The Wrack
The Wrack is the Wells Reserve blog, our collective logbook on the web.
The Wrack is the Wells Reserve blog, our collective logbook on the web.
In the past couple of weeks, it's been hard not to notice the bright yellow plastic cards that have appeared in clumps of vegetation. Yesterday, I caught up with the guy who has been hanging and collecting them, field research entomologist Phil Stack. He filled me in; they are traps for catching fruit flies.
Phil was quick to point out he's looking for true fruit flies not the kind hovering over your bananas. Those are in a different fly family, as Alex Wild points out on Myrmecos:
Drosophila is a member of the Drosophilidae, the vinegar or pomace flies. They are mostly fungivores, and their association with fruit is indirect: they eat the fungus that lives in rotting fruit. Some pointy-headed geneticist started using the wrong common name for them a century ago, and legions of geneticists unfortunately followed suit.
The true fruit flies, in the family Tephritidae, are "the most agriculturally important family of flies," according to the U.S. Department of Agriculture. Various species there are about 5,000 worldwide are known to be destructive, but some can be beneficial.

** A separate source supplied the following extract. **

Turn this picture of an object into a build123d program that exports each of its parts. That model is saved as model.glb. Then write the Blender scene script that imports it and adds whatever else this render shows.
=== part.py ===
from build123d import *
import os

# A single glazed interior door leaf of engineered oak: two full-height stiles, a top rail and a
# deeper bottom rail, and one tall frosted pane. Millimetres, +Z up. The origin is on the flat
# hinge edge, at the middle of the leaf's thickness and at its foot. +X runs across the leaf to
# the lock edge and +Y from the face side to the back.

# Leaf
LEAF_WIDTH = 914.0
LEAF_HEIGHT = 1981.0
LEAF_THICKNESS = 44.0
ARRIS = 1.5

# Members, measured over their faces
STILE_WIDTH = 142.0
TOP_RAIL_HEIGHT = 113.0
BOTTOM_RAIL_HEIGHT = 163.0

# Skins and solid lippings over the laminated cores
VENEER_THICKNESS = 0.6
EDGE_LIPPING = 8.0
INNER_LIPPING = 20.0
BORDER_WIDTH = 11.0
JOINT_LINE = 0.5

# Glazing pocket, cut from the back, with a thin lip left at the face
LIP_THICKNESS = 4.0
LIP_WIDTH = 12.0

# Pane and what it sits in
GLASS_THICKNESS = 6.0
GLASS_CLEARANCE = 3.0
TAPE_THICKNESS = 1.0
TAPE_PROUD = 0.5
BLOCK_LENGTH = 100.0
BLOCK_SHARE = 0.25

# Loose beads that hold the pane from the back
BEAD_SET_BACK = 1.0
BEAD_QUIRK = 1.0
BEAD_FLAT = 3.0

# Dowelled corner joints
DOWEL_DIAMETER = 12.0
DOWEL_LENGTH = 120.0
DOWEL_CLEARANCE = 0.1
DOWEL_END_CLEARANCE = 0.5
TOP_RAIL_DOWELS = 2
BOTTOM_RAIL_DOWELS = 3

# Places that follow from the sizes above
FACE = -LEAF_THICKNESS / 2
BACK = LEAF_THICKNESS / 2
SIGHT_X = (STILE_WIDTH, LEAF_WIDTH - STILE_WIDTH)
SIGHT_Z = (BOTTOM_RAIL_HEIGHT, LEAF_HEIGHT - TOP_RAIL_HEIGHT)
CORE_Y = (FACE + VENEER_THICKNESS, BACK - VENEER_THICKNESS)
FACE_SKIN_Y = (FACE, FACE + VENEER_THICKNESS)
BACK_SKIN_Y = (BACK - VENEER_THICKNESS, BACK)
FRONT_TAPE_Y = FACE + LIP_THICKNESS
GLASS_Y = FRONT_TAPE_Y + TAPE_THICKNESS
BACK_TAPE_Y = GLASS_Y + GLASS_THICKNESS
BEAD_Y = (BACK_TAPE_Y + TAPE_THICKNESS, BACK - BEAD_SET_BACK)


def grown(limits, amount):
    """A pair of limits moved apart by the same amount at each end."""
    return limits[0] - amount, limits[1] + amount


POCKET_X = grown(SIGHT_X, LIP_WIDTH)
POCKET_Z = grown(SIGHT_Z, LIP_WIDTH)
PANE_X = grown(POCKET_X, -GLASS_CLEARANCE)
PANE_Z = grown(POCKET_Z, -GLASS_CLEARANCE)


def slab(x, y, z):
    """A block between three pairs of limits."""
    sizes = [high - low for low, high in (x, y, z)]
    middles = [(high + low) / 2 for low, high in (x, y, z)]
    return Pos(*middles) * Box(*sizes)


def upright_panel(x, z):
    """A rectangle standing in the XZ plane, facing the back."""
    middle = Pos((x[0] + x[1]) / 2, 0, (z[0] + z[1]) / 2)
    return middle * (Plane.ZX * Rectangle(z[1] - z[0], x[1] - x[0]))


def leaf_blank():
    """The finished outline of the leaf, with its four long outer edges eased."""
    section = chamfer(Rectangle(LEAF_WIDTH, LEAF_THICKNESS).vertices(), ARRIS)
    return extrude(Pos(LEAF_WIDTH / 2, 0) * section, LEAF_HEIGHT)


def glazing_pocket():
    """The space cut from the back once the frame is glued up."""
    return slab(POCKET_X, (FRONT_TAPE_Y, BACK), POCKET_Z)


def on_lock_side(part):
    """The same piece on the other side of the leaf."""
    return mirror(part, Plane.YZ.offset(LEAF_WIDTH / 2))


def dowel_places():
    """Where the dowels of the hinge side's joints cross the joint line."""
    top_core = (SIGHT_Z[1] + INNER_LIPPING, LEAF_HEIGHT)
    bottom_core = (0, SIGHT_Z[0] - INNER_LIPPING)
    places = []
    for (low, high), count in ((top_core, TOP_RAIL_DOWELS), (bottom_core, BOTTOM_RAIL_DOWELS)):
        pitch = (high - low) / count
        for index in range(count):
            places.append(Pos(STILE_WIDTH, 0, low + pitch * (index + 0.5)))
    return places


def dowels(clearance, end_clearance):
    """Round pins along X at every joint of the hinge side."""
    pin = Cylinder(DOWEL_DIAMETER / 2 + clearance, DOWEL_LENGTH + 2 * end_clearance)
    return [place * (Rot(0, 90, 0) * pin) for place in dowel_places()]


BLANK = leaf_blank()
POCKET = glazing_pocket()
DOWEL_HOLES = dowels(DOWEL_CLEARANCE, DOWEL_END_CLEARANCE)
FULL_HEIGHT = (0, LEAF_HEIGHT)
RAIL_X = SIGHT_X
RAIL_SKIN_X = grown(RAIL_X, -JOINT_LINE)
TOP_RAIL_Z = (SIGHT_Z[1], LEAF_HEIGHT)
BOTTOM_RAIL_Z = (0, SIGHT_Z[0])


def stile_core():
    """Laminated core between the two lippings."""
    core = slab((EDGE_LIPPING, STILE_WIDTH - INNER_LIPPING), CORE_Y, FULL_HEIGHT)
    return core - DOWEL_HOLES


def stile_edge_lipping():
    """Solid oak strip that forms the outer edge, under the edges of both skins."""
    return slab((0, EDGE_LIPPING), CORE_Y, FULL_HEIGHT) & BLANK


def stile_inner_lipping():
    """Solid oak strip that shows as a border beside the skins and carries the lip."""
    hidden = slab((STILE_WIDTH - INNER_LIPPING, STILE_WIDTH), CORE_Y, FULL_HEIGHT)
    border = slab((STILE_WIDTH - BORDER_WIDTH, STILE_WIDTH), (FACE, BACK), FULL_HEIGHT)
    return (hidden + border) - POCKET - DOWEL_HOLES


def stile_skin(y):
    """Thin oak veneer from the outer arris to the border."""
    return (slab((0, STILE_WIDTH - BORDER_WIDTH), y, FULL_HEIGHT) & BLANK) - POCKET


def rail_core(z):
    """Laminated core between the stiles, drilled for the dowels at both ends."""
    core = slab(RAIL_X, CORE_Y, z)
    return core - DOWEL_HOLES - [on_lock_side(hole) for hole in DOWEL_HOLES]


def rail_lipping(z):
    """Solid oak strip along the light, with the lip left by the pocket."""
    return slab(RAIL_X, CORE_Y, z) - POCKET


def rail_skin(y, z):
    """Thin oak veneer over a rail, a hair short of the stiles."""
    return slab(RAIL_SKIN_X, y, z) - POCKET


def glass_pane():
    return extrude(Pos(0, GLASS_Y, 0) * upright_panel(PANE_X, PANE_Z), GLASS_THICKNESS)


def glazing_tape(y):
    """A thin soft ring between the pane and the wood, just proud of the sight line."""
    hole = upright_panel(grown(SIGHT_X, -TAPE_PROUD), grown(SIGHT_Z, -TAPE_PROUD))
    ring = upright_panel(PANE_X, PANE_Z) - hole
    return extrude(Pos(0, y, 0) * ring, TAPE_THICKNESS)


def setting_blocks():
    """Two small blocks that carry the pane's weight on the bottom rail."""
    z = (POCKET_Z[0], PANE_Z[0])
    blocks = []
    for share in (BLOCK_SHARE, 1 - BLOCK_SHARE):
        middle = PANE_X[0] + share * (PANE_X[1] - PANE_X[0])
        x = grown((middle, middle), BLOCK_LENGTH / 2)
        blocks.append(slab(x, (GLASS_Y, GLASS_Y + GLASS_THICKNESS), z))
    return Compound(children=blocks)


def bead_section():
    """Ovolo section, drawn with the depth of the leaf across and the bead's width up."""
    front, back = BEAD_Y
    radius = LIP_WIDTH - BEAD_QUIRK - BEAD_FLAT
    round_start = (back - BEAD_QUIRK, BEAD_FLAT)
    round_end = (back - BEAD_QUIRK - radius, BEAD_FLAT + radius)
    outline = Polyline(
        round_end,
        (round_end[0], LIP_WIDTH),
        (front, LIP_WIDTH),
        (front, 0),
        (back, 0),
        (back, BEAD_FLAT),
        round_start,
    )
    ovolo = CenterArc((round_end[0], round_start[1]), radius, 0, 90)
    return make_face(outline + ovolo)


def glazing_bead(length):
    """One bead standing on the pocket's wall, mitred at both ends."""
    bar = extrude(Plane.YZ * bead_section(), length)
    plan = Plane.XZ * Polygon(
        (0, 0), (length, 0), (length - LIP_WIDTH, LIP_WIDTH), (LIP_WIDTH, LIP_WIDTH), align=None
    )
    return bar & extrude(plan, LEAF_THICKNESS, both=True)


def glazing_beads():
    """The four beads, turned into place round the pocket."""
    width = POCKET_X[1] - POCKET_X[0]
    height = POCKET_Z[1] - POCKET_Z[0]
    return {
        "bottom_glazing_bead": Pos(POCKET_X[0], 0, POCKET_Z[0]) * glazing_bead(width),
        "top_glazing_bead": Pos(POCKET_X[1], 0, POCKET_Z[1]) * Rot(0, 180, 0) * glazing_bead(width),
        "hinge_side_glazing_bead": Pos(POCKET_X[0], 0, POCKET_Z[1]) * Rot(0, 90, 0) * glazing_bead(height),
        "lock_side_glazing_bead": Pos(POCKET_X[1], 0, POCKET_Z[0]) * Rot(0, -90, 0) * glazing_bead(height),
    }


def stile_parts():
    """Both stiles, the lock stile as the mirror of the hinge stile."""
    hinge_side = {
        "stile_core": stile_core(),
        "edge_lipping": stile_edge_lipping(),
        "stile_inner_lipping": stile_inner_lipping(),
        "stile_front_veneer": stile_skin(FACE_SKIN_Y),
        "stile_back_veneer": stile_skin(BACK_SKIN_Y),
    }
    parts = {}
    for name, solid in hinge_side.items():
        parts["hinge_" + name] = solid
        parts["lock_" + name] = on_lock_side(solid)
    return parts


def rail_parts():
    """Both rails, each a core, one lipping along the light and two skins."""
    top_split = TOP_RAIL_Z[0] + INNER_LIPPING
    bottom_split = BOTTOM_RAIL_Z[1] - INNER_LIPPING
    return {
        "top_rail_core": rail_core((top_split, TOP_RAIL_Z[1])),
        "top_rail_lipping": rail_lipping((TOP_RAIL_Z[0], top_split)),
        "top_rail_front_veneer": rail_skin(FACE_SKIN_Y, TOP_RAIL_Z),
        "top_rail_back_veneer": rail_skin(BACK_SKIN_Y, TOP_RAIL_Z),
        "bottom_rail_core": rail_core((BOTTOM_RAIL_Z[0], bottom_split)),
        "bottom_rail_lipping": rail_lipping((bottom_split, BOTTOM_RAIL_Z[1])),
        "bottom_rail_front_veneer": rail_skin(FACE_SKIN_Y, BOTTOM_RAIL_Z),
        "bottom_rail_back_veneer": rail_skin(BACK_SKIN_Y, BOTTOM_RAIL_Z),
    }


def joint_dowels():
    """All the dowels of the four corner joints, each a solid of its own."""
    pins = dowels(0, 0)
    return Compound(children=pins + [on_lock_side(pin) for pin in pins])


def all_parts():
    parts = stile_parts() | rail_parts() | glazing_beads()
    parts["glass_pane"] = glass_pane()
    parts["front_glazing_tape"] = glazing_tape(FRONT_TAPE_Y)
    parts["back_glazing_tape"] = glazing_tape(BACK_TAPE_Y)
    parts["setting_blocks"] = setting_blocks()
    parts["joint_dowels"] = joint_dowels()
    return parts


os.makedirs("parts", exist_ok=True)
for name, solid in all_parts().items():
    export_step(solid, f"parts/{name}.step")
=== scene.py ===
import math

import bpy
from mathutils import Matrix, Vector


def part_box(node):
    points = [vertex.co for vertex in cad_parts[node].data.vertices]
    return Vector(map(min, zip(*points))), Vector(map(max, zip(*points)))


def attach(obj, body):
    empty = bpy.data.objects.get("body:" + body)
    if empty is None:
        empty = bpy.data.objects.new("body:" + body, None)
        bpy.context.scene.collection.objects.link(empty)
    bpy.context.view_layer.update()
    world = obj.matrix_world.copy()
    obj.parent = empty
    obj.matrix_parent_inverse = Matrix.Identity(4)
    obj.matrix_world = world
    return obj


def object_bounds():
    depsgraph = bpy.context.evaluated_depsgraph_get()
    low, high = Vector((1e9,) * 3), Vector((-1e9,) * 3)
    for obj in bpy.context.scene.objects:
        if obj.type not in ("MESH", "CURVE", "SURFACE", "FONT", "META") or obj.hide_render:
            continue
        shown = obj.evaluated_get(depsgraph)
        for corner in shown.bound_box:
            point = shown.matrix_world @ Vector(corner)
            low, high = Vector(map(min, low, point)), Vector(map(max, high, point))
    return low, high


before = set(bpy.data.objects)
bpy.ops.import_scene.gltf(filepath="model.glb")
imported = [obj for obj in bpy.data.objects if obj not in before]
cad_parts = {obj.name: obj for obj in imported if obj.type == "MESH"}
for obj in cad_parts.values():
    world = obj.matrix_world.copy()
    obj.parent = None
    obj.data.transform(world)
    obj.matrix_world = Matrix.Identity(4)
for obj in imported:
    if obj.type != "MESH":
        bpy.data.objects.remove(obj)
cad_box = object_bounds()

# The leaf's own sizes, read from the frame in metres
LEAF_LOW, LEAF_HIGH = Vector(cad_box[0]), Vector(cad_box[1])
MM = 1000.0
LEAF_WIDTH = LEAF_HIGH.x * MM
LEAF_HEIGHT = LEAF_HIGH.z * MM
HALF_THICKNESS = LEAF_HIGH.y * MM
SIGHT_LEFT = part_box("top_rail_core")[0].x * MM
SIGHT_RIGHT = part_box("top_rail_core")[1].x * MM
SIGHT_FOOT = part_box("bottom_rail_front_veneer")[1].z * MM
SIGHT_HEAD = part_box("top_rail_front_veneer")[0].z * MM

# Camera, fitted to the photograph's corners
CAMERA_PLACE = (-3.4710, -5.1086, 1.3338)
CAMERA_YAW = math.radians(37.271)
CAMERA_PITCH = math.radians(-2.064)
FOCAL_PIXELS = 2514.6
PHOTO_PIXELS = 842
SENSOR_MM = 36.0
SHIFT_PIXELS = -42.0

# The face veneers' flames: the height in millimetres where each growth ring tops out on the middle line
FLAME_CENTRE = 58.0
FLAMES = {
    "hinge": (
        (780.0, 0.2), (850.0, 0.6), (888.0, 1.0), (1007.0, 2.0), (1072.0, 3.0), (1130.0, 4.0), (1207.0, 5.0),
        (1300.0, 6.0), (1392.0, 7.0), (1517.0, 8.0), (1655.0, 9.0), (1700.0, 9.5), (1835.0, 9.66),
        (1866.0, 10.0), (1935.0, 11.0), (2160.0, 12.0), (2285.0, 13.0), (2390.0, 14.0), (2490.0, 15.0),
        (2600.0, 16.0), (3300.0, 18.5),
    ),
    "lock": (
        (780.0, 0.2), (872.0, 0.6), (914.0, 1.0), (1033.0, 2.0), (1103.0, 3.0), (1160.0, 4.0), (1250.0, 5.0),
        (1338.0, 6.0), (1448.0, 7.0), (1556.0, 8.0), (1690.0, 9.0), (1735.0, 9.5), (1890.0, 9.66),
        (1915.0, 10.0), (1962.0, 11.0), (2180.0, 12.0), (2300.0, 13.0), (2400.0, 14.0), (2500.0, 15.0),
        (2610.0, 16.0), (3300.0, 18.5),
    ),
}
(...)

Phil is on a team led by Dr. Mary Rumpho, a plant physiologist and biochemist at the University of Maine, Orono. The team is doing field and lab research to understand the life history and ecology of a fruit fly associated with one of our least favorite invasives, the Japanese barberry (Berberis vulgaris).
The tephritid fruit flies being studied lay an egg in the seed of a barberry fruit. When the larva hatches, it feeds on one of the two seeds in the berry until it pupates and falls to the ground. The pupa overwinters in the soil and adult flies emerge the following spring or summer.
Phil pointed out 4 tephritid fruit flies on one sticky trap that had been hanging for 5 days. He asked, "See that one with the patterned wings?" Indeed, it was easy to find; the Tephritidae are known for their often striking patterns and colors.
The UMaine team will also be collecting barberry fruit samples for the lab, where they will germinate the seeds next spring to learn whether the second seed in host fruits is still capable of growing a new barberry plant.
Even if the fruit flies are found to destroy the viability of individual barberry fruits, it is probably too much to expect the fruit flies to offer an effective biological control against the very well established scourge, Berberis vulgaris.